The Questioning Approach

Jamaji Nwanaji-Enwerem investigates how airborne particles affect biological aging

Photo of Nwanaji-Enwerem on a bench in a park

Jamaji Nwanaji-Enwerem. Image: John Soares

Since he was in middle school, Jamaji Nwanaji-Enwerem, PhD ’18, MD ’21, has known he wanted to be a physician. The urge to couple that with research, however, was planted in the spring of his senior year in high school, the result of a call from a professor at Morehouse College.

“I was going to attend Morehouse,” Nwanaji-Enwerem recallED, “and she told me that Morehouse had a one-month-long summer research program I could participate in if I was interested. Although I couldn’t put my finger on exactly what she meant by research, I was interested.”
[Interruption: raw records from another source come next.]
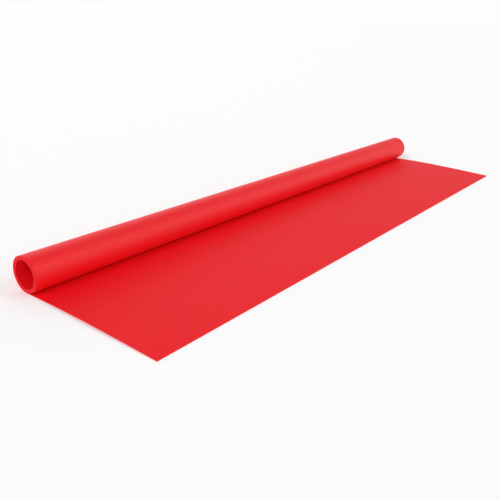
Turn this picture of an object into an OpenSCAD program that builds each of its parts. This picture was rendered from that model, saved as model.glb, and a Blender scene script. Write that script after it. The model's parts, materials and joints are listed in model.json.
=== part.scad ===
// A coreless roll of backdrop paper that lies on a floor, with the free end
// of its web drawn out in front of it as a flat sheet.
//
// Frame: the origin is the centre of the roll. +X runs along the roll, +Z is
// up and the sheet lies towards -Y, so the floor is one roll radius below.
// The roll is one continuous web. It is cut here into the stretches that do
// different work: the flat sheet, the outer turns that it lifts off from, the
// tight turns that spin as it pays out, and the inner turns round the hollow.

/* [Web of paper] */
// Width of the web, which is also the length of the roll
web_width = 1350; // [300:50:2700]
// Thickness of one layer of paper
paper_thickness = 0.19; // [0.15:0.01:0.3]
// Radial room that one turn takes, with the air that it traps
turn_pitch = 0.27; // [0.2:0.01:0.4]
// How far in front of the roll's axis the sheet's cut edge lies
sheet_reach = 304; // [150:2:600]

/* [Roll] */
// Outside diameter of the roll
roll_diameter = 65; // [50:1:120]
// Thickness of the whole winding, from the hollow to the outside
winding_thickness = 7.5; // [5:0.25:12]
// How many turns the outer turns and the inner turns stand for
loose_turns = 3; // [2:1:5]
// Radial gap in which the tight turns spin inside the outer turns
running_gap = 0.1; // [0.05:0.01:0.1]

/* [Hidden] */
roll_radius = roll_diameter / 2;
hollow_radius = roll_radius - winding_thickness;
loose_thickness = loose_turns * turn_pitch;
outer_turns_radius = roll_radius - loose_thickness;
tight_turns_radius = outer_turns_radius - running_gap;
inner_turns_radius = hollow_radius + loose_thickness;
floor_z = -roll_radius;
lead_length = roll_radius / 4;
joint_overlap = 1;
round_sides = 96;
paper_red = [0.82, 0.06, 0.07];
shaded_red = [0.72, 0.03, 0.04];
deep_red = [0.60, 0.02, 0.03];

// A tube about the roll's axis, as long as the web is wide.
module turns(outer_radius, inner_radius) {
    rotate([0, 90, 0])
        difference() {
            cylinder(r = outer_radius, h = web_width, center = true, $fn = round_sides);
            cylinder(r = inner_radius, h = web_width + 2 * joint_overlap, center = true, $fn = round_sides);
        }
}

// One flat layer of paper on the floor, between two distances in front of the axis.
module flat_layer(from_y, to_y) {
    translate([-web_width / 2, -to_y, floor_z])
        cube([web_width, to_y - from_y, paper_thickness]);
}

// The free end of the web, drawn out flat and cut off square.
module unrolled_sheet() {
    color(paper_red)
        flat_layer(lead_length, sheet_reach);
}

// The last turns of the web, with the line under the roll where it leaves them.
module outer_turns() {
    color(shaded_red)
        union() {
            turns(roll_radius, outer_turns_radius);
            flat_layer(0, lead_length);
        }
}

// The tight winding, which turns as the sheet is pulled out or rolled up.
module wound_turns() {
    color(deep_red)
        turns(tight_turns_radius, inner_turns_radius);
}

// The first turns of the web, whose inside is the hollow that a bar goes through.
module inner_turns() {
    color(shaded_red)
        turns(inner_turns_radius, hollow_radius);
}

unrolled_sheet();
outer_turns();
wound_turns();
inner_turns();
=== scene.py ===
"""A roll of red backdrop paper on a pale studio floor, with its free end drawn out in front of it.

The web is one continuous strip of paper: a flat sheet, then a spiral of turns. Every stretch of it is
built by paper_strip() from a line in the Y-Z plane, with the paper's own thickness and cut edges.
"""

import json
import math

import bpy
import numpy as np
from mathutils import Matrix, Vector


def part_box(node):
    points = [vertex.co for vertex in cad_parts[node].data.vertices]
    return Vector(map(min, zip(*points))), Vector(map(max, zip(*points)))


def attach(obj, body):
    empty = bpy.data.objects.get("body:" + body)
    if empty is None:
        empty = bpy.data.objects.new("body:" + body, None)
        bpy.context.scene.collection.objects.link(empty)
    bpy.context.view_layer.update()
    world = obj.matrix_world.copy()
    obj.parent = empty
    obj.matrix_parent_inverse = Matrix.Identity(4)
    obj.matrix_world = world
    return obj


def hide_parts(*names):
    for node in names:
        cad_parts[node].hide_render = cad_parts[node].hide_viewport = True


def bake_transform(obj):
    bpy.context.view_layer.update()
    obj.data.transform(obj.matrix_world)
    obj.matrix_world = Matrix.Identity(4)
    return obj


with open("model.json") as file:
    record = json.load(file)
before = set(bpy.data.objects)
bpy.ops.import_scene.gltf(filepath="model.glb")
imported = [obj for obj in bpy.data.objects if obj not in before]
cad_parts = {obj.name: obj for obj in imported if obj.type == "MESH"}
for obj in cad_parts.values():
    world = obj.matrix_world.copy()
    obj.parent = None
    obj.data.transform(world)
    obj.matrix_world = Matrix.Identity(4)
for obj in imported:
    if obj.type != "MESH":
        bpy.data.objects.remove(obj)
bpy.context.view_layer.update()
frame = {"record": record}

MM = 0.001

# Sizes from the frame, in metres.
SHEET_LOW, SHEET_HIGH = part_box("unrolled_sheet")
ROLL_LOW, ROLL_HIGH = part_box("outer_turns")
MOUNTS = {mount["name"]: mount for mount in frame["record"]["mounts"]}
ROLL_LENGTH = ROLL_HIGH.x - ROLL_LOW.x
ROLL_RADIUS = -ROLL_LOW.z
HOLLOW_RADIUS = MOUNTS["hollow"]["dims"]["r_mm"] * MM
PAPER = SHEET_HIGH.z - SHEET_LOW.z
FLOOR_Z = SHEET_LOW.z
FRONT_Y = SHEET_LOW.y

# How the web is wound. A turn takes up TURN_PITCH of the radius, and SLACK keeps the tight winding clear of
# the last turns. The web's inner end comes INNER_END_TURN of a turn after the last whole turn, and over its
# last INNER_LIFT_TURN of a turn it comes to stand off by INNER_LIFT.
TURN_PITCH = 0.27 * MM
OUTER_TURNS = 2
INNER_TURNS = 3
SLACK = 0.02 * MM
INNER_END_TURN = 0.8
INNER_LIFT = 0.6 * MM
INNER_LIFT_TURN = 0.1

# How unevenly it is wound: how far wander() goes at most, and its waves of (radians a turn, share, phase).
GAP_WANDER = 0.03 * MM
GAP_WAVES = ((2.3, 1, 0), (7.9, 0.4, 1))
SIDE_WANDER = 0.275 * MM
SIDE_WAVES = ((1.7, 0.5, 0), (4.1, 0.3, 0), (13.3, 0.3, 0))

# How the sheet lies: it leaves the roll rising, arches over the floor and lands on its cut edge.
LEAVE_ANGLE = math.radians(2.7)
LAND_ANGLE = math.radians(1.65)

# How finely the meshes are divided, in steps along the web and rows across it. Turns that show have more
# rows than hidden ones. An edge is sharp where its faces meet at EDGE_ANGLE or more.
SHEET_STEPS = 80
STEPS_PER_TURN = 128
SHEET_ROWS = 120
SHOWN_ROWS = 24
HIDDEN_ROWS = 2
EDGE_ANGLE = math.radians(60)

# The paper's colour, in linear light, and how much it and the roughness vary.
PAPER_RED = (0.88, 0.0025, 0.0085)
CUT_RED = (0.93, 0.028, 0.036)
COLOUR_SPREAD = 0.05
ROUGHNESS_SPREAD = 0.06

# How fine the paper's structure is, in lumps for each metre along X, Y and Z, and how deep its fibres are.
DYE_CLOUDS = (45, 45, 45)
WEB_STREAKS = (260, 6, 6)
FIBRES = (900, 900, 900)
FIBRE_TOOTH = 0.04 * MM

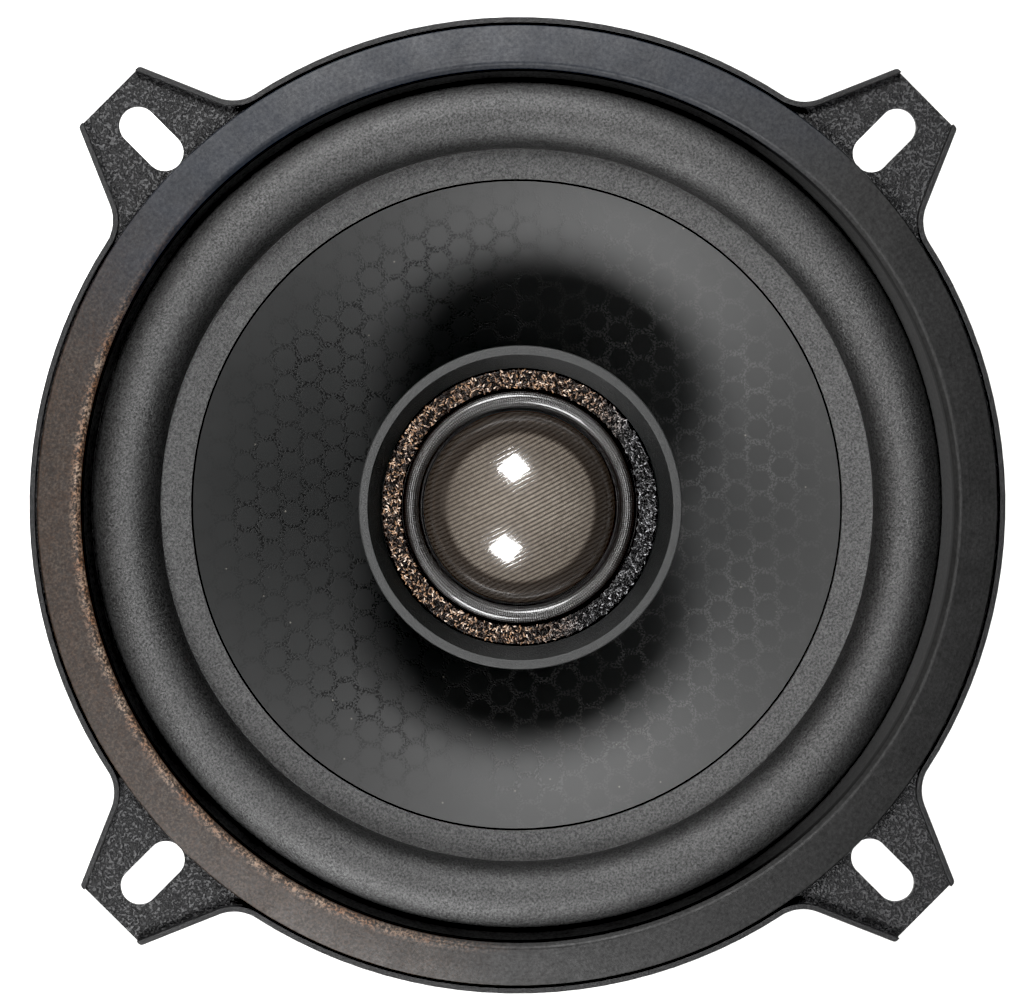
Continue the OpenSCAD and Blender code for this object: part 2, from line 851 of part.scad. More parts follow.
module tweeter_back_cap() {
    color("#2a2b2d") tube(pot_r + 0.1, wire_bore_r, cap_rear, pot_rear);
}

module tweeter_trim_ring() {
    low = shelf_z + cloth_t;
    color("#4a3527")
        rotate_extrude()
            polygon(rounded([
                [trim_in_r, low, 0], [cup_step_r - 0.1, low, 0],
                [cup_step_r - 0.1, low + trim_h, 0.3], [trim_in_r, low + trim_h, 0.3]
            ]));
}

module tweeter_suspension() {
    color("#3c3633")
        rotate_extrude()
            roll_outline([bead_mid_r, shelf_z + cloth_t / 2], bead_r, cloth_t,
                dome_r + 0.05, shelf_z + cloth_t, cup_step_r - 0.1, shelf_z + cloth_t);
}

module tweeter_dome() {
    color("#8b8377")
        translate([0, 0, dome_centre])
            difference() {
                sphere(r = dome_sphere_r);
                sphere(r = dome_sphere_r - dome_t);
                translate([0, 0, dome_base - dome_centre - far]) cylinder(r = far, h = far);
            }
}

module tweeter_former() {
    outer = dome_r - 0.05;
    color("#8a5a2b") tube(outer, outer - tweeter_former_t, tweeter_coil[0], dome_base);
}

module tweeter_winding() {
    inner = dome_r - 0.05;
    color("#9c4a1c") tube(inner + tweeter_winding_t, inner, tweeter_coil[0], tweeter_coil[1]);
}

module tweeter_pot() {
    color(zinc)
        rotate_extrude()
            polygon([
                [0, pot_rear], [pot_r, pot_rear], [pot_r, pot_top], [pot_wall_r, pot_top],
                [pot_wall_r, pot_rear + pot_floor_t], [0, pot_rear + pot_floor_t]
            ]);
}

module tweeter_magnet() {
    low = pot_rear + pot_floor_t;
    color("#9aa0a6") translate([0, 0, low]) cylinder(r = 11.4, h = pot_top - pole_plate_t - low);
}

module tweeter_pole_plate() {
    color(zinc) translate([0, 0, pot_top - pole_plate_t]) cylinder(r = 12.05, h = pole_plate_t);
}

module damping_pad() {
    color("#c8b79a") translate([0, 0, pot_top]) cylinder(r = 10.4, h = 1.2);
}

basket();
plate_rivets();
top_plate();
ring_magnet();
back_plate();
magnet_boot();
front_gasket();
surround();
cone();
coil_former();
coil_winding();
spider();
tinsel_leads();
lead_anchors();
terminal_board();
board_screw();
positive_spade();
negative_spade();
spade_rivets();
solder_lugs();
crossover_capacitor();
capacitor_leads();
tweeter_leads();
tweeter_post();
post_washer();
post_nut();
tweeter_housing();
tweeter_back_cap();
tweeter_trim_ring();
tweeter_suspension();
tweeter_dome();
tweeter_former();
tweeter_winding();
tweeter_pot();
tweeter_magnet();
tweeter_pole_plate();
damping_pad();
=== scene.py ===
"""Looks of a 13 cm coaxial car loudspeaker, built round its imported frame.

Lengths in the tables are millimetres. The origin is the centre of the mounting plane and +Z is
the way the sound leaves. The terminals lie at -45 degrees, between +X and -Y.
"""

import math
import random

import bpy
import numpy as np
from mathutils import Matrix, Vector


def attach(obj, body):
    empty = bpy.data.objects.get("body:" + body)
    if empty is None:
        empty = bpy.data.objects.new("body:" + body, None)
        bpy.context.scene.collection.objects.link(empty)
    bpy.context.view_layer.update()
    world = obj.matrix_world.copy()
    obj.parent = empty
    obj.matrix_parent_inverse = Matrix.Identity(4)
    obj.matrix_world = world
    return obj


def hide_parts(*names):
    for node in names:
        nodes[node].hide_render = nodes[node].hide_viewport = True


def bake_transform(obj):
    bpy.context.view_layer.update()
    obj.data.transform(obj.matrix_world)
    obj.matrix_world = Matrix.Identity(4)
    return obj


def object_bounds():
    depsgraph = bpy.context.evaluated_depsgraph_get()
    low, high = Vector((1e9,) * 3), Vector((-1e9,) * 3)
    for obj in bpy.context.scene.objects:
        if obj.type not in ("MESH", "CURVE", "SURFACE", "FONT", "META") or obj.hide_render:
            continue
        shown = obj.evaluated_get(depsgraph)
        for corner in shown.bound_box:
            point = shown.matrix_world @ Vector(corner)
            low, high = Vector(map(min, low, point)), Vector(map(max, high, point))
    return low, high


MM = 0.001
WAVE = math.pi / 10  # a wave texture of scale WAVE / length repeats once in that length
HALF_SQUARE = math.sqrt(0.5)
RIGHT = Vector((HALF_SQUARE, -HALF_SQUARE, 0))  # the view's right and up on the mounting plane
UP = Vector((HALF_SQUARE, HALF_SQUARE, 0))
FORWARD = Vector((0, 0, 1))
TERMINALS = Matrix.Rotation(math.radians(-45), 4, "Z")  # local x points out past the terminals

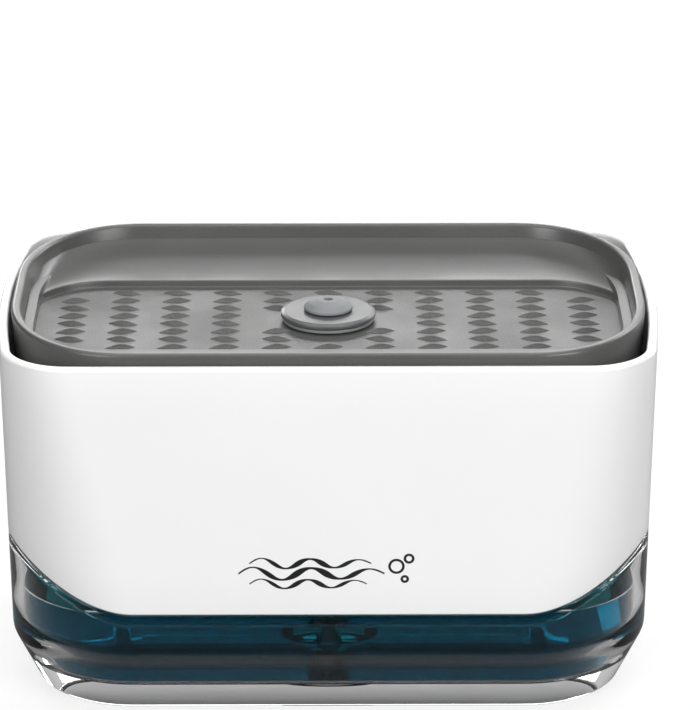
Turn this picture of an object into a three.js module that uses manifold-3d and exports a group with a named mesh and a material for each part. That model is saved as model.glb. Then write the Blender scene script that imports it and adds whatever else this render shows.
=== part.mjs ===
// Press-top soap dispenser: a clear soap tank inside a white sleeve, with a sponge tray on a spring pump.
// Millimetres, +Z up, front towards -Y, origin on the worktop under the middle of the base.

import * as THREE from 'three';
import Module from 'manifold-3d';
import { mergeVertices } from 'three/addons/utils/BufferGeometryUtils.js';

const wasm = await Module();
wasm.setup();

// ---------------------------------------------------------------- driving dimensions

const HALF_WIDTH = 72.7; // outside of the sleeve at its rim, in the middle of its bowed ends
const HALF_DEPTH = 48;
const RIM_Z = 82; // top of the sleeve
const DRAFT = 0.0214; // how far each side leans in, per millimetre down
const END_BOW = 2.2; // how far the ends fall back BOW_REACH from the middle
const BOW_REACH = 35;
const CORNER_TOP = 13; // plan corner radius at the rim
const CORNER_LOW = 25; // plan corner radius of the tank
const SLEEVE_WALL = 2.2;
const TANK_WALL = 2.2;
const GAP = 0.3; // kept between pieces that touch

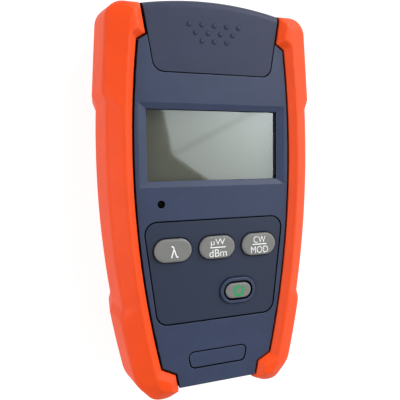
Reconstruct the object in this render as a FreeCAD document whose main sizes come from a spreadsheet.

That summer experience proved pivotal. Throughout his undergraduate years, Nwanaji-Enwerem immersed himself in scientific inquiry. As part of the Dr. John H. Hopps, Jr. Research Scholars Program, he worked with science professors during the fall and spring semesters at Morehouse. Then, each summer he went to a different school where he participated in other “truly enriching research experiences.”

Of all the sciences, he developed an early interest in genetics. At Harvard, that interest has gained definition in the Program in Biological Sciences and Public Health.

“I had a molecular wet science background,” he said. “The program gave that molecular science a home within the realm of public health.” In his research at HMS, Nwanaji-Enwerem has investigated how different environmental exposures affect health. His particular focus has been on understanding how exposure to airborne particulates affects biological aging via epigenetic processes.

“I like the way research has taught me to think,” he said. “Solutions to problems do not come from something I’ve memorized but from my struggling with questions and trying to figure out something new, something no one else may have considered before.”

This questioning approach is one Nwanaji-Enwerem believes will enhance his work as a physician. “You’re always trying to figure out, based on a constellation of symptoms, what disease a patient has,” he says. “I think about the possible diagnoses and about the diagnoses that are possible but less likely.”

“As an MD-PhD,” he said, “I know I’ll have a career that will give me the chance to care for individual patients while also allowing me to contribute discoveries that can further benefit medicine and population health.”

This profile has been adapted and updated from a Harvard Medicine magazine story.